Can the type of water affect espresso sourness?
Yes. Water chemistry influences extraction efficiency. Very soft water (low mineral content) extracts poorly and can produce sour shots. Most specialty coffee organizations recommend water with 50–175 ppm total dissolved solids and balanced calcium and magnesium. If you use distilled or reverse-osmosis water, add mineral packets designed for coffee brewing.
Why is my espresso sour even with fresh beans?
Beans that are too fresh (under 5–7 days post-roast) release excessive CO2 during extraction, causing channeling and uneven flow. Let freshly roasted coffee rest for at least a week before pulling espresso. Also confirm your roast level—if you switched to a light roast, you may need significantly finer grind settings than you're used to.
Does pre-infusion help reduce sour espresso?
Pre-infusion—wetting the puck at low pressure before full extraction—can help reduce sourness by allowing CO2 to escape and promoting even saturation. Machines with pre-infusion features often produce more consistent extraction. If your machine offers it, try 3–5 seconds of pre-infusion before the pump reaches full pressure.
How do I know if my espresso machine's temperature is wrong?

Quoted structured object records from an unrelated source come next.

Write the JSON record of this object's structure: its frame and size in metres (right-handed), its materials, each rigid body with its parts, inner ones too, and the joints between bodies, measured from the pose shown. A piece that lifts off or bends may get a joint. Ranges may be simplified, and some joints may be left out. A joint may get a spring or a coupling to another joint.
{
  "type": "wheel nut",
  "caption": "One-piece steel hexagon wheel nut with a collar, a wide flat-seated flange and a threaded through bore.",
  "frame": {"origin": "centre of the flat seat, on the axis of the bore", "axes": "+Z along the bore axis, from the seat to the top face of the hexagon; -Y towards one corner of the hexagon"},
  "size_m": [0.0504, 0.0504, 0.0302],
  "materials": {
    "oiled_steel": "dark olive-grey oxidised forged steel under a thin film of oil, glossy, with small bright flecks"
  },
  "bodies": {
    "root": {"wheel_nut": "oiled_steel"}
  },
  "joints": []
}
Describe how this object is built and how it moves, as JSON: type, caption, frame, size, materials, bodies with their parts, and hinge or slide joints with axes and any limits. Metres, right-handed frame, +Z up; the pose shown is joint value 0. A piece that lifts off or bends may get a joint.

Signs of low brew temperature include consistently fast shots, pale crema, thin body, and persistent sourness regardless of grind adjustments. If your machine has a PID display, check that it reads 195–205°F at brewing temperature. Without a display, use a group head thermometer or pull a shot into a preheated cup and measure the liquid temperature—it should be 160–170°F in the cup.